After a few years worth of occasional phone conversations I got the chance to meet her face to face. She was a sweet little old lady with an oxygen tank she wheeled around with her. What a shock!!
Eons ago, my dad and uncle did a polka music show in Baltimore on Sunday mornings. Their engineer was the morning DJ at the country music station where they broadcast. As the show became more popular (seriously - it was a big deal with a very dedicated group of listeners) I was brought it to answer the phones, and I got to meet the DJ.
I don’t know if he picked up on my reaction, but the pudgy, buck-toothed guy with the messy hair was not a match for the amazing voice I’d heard over the air. On the other hand, when they had a substitute DJ/engineer, he definitely fit his voice. I had a major-league teenaged crush on him!

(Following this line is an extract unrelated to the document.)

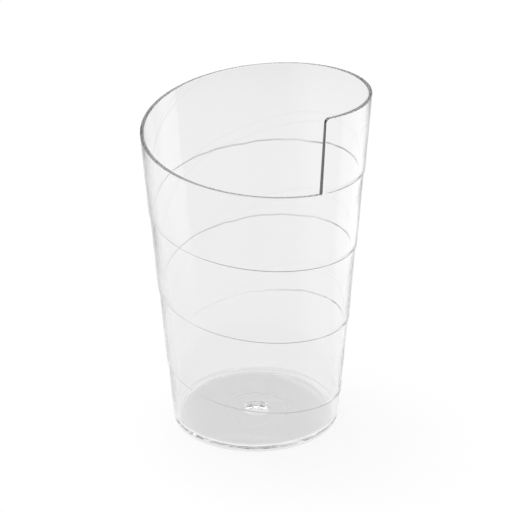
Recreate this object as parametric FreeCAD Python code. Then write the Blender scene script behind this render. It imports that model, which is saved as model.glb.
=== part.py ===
import FreeCAD, Part
import math
import os
from FreeCAD import Placement, Rotation, Vector

# A clear injection-moulded shot glass, one piece of polystyrene. Its rim winds once round the cup
# as a spiral and drops back to its start in one upright step. The line of the rim goes on down the
# outside as a fine ledge, because each turn of the wall stands a little proud of the turn below it.
#
# Frame: millimetres, +Z up, the cup's axis on Z and its foot on Z = 0. The front is -Y.

# Wall
RIM_DIAMETER = 50.0        # outside, at the head of the step
BASE_DIAMETER = 35.9       # outside, at the table
STEP_FOOT = 61.5           # height of the rim at the foot of the step
PITCH = 17.6               # rise of the spiral in one turn: the height of the step
STEP_AZIMUTH = 36.0        # degrees from the front, towards +X
HEAD_RADIUS = 1.0          # rounding of the corner at the head of the step
LEDGE = 0.25               # how far each turn of the wall stands proud of the turn below
WALL = 0.8                 # thickness at the rim, which is the thinnest place of a turn

# Floor
FLOOR = 0.7                # thickness
CORNER_RADIUS = 1.6        # fillet between the floor and the inside of the wall
FOOT_WIDTH = 1.6           # width of the ring that the cup stands on
FOOT_DEPTH = 0.2           # how far the underside is set up inside that ring
PANEL_DIAMETER = 14.0      # round panel in the middle of the underside
PANEL_DEPTH = 0.15         # how far the panel is set into the underside
DOME_DIAMETER = 6.0        # dome over the injection gate, in the middle of the floor
DOME_HEIGHT = 0.8          # rise of the dome above the floor
GATE_DIAMETER = 1.6        # stub of the injection gate, under the dome
GATE_LENGTH = 0.4

HEIGHT = STEP_FOOT + PITCH
FLOOR_TOP = FOOT_DEPTH + FLOOR
LIP_SLOPE = (RIM_DIAMETER / 2 + LEDGE - BASE_DIAMETER / 2) / HEIGHT
LIP_ANGLE = math.atan(LIP_SLOPE)
TURNS = math.ceil(STEP_FOOT / PITCH) + 1
STRIPS = 2                 # a turn of the wall is this many strips, one above the other
TINY = 1e-3
AXIS = Vector(0, 0, 1)


def lip_radius(height):
    """Radius of the outside of the wall where the ledge passes at this height."""
    return BASE_DIAMETER / 2 + LIP_SLOPE * height


def inner_radius(height):
    """Radius of the smooth inside of the wall."""
    return lip_radius(height) - LEDGE - WALL


def at_step(radius, height):
    """The point with this radius and height in the upright plane of the step."""
    angle = math.radians(STEP_AZIMUTH - 90)
    return Vector(radius * math.cos(angle), radius * math.sin(angle), height)


def spiral_turn(start, inset):
    """One left-handed turn up from the step's azimuth, on the cone of the lips less an inset."""
    rise = PITCH / math.cos(LIP_ANGLE)
    turn = Part.makeHelix(rise, rise, lip_radius(start) - inset, math.degrees(LIP_ANGLE), True)
    turn.Placement = Placement(Vector(0, 0, start), Rotation(AXIS, STEP_AZIMUTH - 90))
    return turn.Edges[0]


def wall_lines(start):
    """Height and inset of each seam in one turn of the wall, from its ledge up to the next one."""
    shares = [strip / STRIPS for strip in range(STRIPS + 1)]
    return [(start + PITCH * share, LEDGE * share) for share in shares]


def band(start):
    """One turn of the wall, straight in section, ruled strip by strip."""
    lines = [spiral_turn(height, inset) for height, inset in wall_lines(start)]
    return [Part.makeRuledSurface(below, above) for below, above in zip(lines, lines[1:])]


def ledge(start):
    """The underside by which one turn of the wall stands proud of the turn below it."""
    return Part.makeRuledSurface(spiral_turn(start, LEDGE), spiral_turn(start, 0))


def ramp(start):
    """The spiral stair from the axis to the outside of the wall, one turn up from a height."""
    spine = Part.makeLine(Vector(0, 0, start), Vector(0, 0, start + PITCH))
    return Part.makeRuledSurface(spine, spiral_turn(start, LEDGE))


def riser(start):
    """The upright face that joins the low end of a ramp to its high end."""
    corners = [Vector(0, 0, start), at_step(lip_radius(start) - LEDGE, start)]
    corners += [at_step(lip_radius(height) - inset, height) for height, inset in wall_lines(start)]
    corners += [Vector(0, 0, start + PITCH), Vector(0, 0, start)]
    return Part.Face(Part.makePolygon(corners))


def filled_outside():
    """The outside of the cup as one solid, from the rim down to the table."""
    starts = [STEP_FOOT - PITCH * turn for turn in range(1, TURNS + 1)]
    faces = [strip for start in starts for strip in band(start)]
    faces += [ledge(start) for start in starts]
    for end in (STEP_FOOT, starts[-1]):
        faces += [ramp(end), riser(end)]
    skin = Part.Compound(faces)
    skin.sewShape()
    blank = Part.makeSolid(skin.Shells[0])
    side = 4 * RIM_DIAMETER
    above_table = Part.makeBox(side, side, side, Vector(-side / 2, -side / 2, 0))
    return blank.common(above_table)


def turned(outline):
    """A solid of revolution round the cup's axis from a closed list of edges."""
    return Part.Face(Part.Wire(outline)).revolve(Vector(0, 0, 0), AXIS, 360)


def polyline(points):
    return [Part.makeLine(a, b) for a, b in zip(points, points[1:])]


def cap_arc(radius, base, rise):
    """Arc in the XZ plane from the top of a dome of this rise down to its edge."""
    ball = (radius ** 2 + rise ** 2) / (2 * rise)
    half = math.asin(radius / ball) / 2
    middle = Vector(ball * math.sin(half), 0, base + rise - ball * (1 - math.cos(half)))
    return Part.Arc(Vector(0, 0, base + rise), middle, Vector(radius, 0, base)).toShape()


def inside():
    """The space in the cup: the smooth cone of the mould's core, with the dome left standing."""
    top = HEIGHT + PITCH
    dome = DOME_DIAMETER / 2
    lean = LIP_ANGLE
    # The fillet touches the floor at start and the leaning wall at end.
    centre_z = FLOOR_TOP + CORNER_RADIUS
    centre_x = inner_radius(centre_z) - CORNER_RADIUS / math.cos(lean)
    centre = Vector(centre_x, 0, centre_z)
    start = Vector(centre_x, 0, FLOOR_TOP)
    end = centre + Vector(math.cos(lean), 0, -math.sin(lean)) * CORNER_RADIUS
    mid_angle = (lean + math.pi / 2) / 2
    middle = centre + Vector(math.cos(mid_angle), 0, -math.sin(mid_angle)) * CORNER_RADIUS
    outline = [cap_arc(dome, FLOOR_TOP, DOME_HEIGHT)]
    outline += polyline([Vector(dome, 0, FLOOR_TOP), start])
    outline += [Part.Arc(start, middle, end).toShape()]
    outline += polyline([end, Vector(inner_radius(top), 0, top), Vector(0, 0, top)])
    outline += polyline([Vector(0, 0, top), Vector(0, 0, FLOOR_TOP + DOME_HEIGHT)])
    return turned(outline)


def underside():
    """The space under the floor, inside the foot ring, with the hollow under the dome."""
    dome = DOME_DIAMETER / 2
    panel = PANEL_DIAMETER / 2
    foot = lip_radius(0) - LEDGE - FOOT_WIDTH
    roof = FOOT_DEPTH + PANEL_DEPTH
    low = -FOOT_DEPTH
    outline = [cap_arc(dome, roof, DOME_HEIGHT)]
    outline += polyline([Vector(dome, 0, roof), Vector(panel, 0, roof)])
    outline += polyline([Vector(panel, 0, roof), Vector(panel, 0, FOOT_DEPTH)])
    outline += polyline([Vector(panel, 0, FOOT_DEPTH), Vector(foot, 0, FOOT_DEPTH)])
    outline += polyline([Vector(foot, 0, FOOT_DEPTH), Vector(foot, 0, low)])
    outline += polyline([Vector(foot, 0, low), Vector(0, 0, low), Vector(0, 0, roof + DOME_HEIGHT)])
    return turned(outline)


def gate_stub():
    """What is left of the sprue after it was broken off, from half-way up in the floor."""
    roof = FOOT_DEPTH + PANEL_DEPTH + DOME_HEIGHT
    length = GATE_LENGTH + FLOOR / 2
    return Part.makeCylinder(GATE_DIAMETER / 2, length, Vector(0, 0, roof - GATE_LENGTH))


def rounded_head(cup):
    """The cup with the corner at the head of its step rounded, across the thickness of the rim."""
    corner = Part.Vertex(at_step(lip_radius(HEIGHT) - LEDGE - WALL / 2, HEIGHT))
    near = [edge for edge in cup.Edges if edge.distToShape(corner)[0] < TINY]
    across = [edge for edge in near if edge.Length < WALL + TINY]
    return cup.makeFillet(HEAD_RADIUS, across)


def shot_glass():
    cup = filled_outside().cut(inside()).cut(underside()).fuse(gate_stub())
    return rounded_head(cup.Solids[0])


def main():
    os.makedirs("parts", exist_ok=True)
    cup = shot_glass()
    cup.exportStep("parts/shot_glass.step")
    box = cup.optimalBoundingBox()
    print("shot_glass: valid", cup.isValid(), "faces", len(cup.Faces))
    print("volume", round(cup.Volume, 1), "mm3")
    print("size", round(box.XLength, 2), round(box.YLength, 2), round(box.ZLength, 2), "mm")


main()
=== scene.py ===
"""Looks of the clear spiral shot glass: its fine surface, plastic, studio and camera."""

import math

import bmesh
import bpy
import numpy as np
from mathutils import Matrix, Vector

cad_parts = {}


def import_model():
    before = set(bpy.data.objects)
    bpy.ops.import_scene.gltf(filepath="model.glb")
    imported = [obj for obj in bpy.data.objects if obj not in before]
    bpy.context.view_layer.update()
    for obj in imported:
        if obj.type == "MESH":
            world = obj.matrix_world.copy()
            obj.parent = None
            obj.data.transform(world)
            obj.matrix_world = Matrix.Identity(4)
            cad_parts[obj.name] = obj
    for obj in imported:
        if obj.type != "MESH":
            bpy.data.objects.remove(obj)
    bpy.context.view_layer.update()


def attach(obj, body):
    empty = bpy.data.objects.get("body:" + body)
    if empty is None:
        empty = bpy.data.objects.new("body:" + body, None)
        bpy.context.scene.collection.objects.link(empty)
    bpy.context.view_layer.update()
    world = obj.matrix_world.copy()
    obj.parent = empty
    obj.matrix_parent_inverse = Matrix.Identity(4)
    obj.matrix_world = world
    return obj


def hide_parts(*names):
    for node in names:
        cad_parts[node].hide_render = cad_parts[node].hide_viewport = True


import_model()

# The glass is drawn in millimetres and scaled once. A turn is the angle from the step in degrees,
# counter-clockwise from above; past 360 it means the next coil of the ledge, a pitch lower.
MM = 0.001
FULL = 360.0

# Sizes of the glass, with the names that its solid gives them.
RIM_DIAMETER = 50.0
BASE_DIAMETER = 35.9
STEP_FOOT = 61.5
PITCH = 17.6
STEP_AZIMUTH = 36.0
HEAD_RADIUS = 1.0
LEDGE = 0.25
WALL = 0.8
FLOOR = 0.7
CORNER_RADIUS = 1.0         # tighter than the solid's, as the ring round the floor shows
FOOT_WIDTH = 1.6
FOOT_DEPTH = 0.2
PANEL_DIAMETER = 14.0
PANEL_DEPTH = 0.15
DOME_DIAMETER = 6.0
DOME_HEIGHT = 0.8
GATE_DIAMETER = 1.6
GATE_LENGTH = 0.4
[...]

I’d never heard about the concept of “the look” mentioned by name as such before, or after, Magnum, but it was parodied in Wayne’s World II, where Wayne and Garth go to the radio station to meet with the DJ that sounds like Harry Shearer, and are surprised when he actually looks like Harry Shearer.
In my case, I haven’t had the opportunity. We had a DJ with a very deep, resonant voiceon our local radio station. He has since gone to national work, but I’ve never seen a picture of him. I am sure he doesn’t look like what his voice sounds like, though!
Something like this turns up in Woody Allen’s “Radio Days” - the main character loves listening to a radio show “Masked Avenger” the hero of which has a wonderful heroic voice. He’s voiced by Wallace Shawn.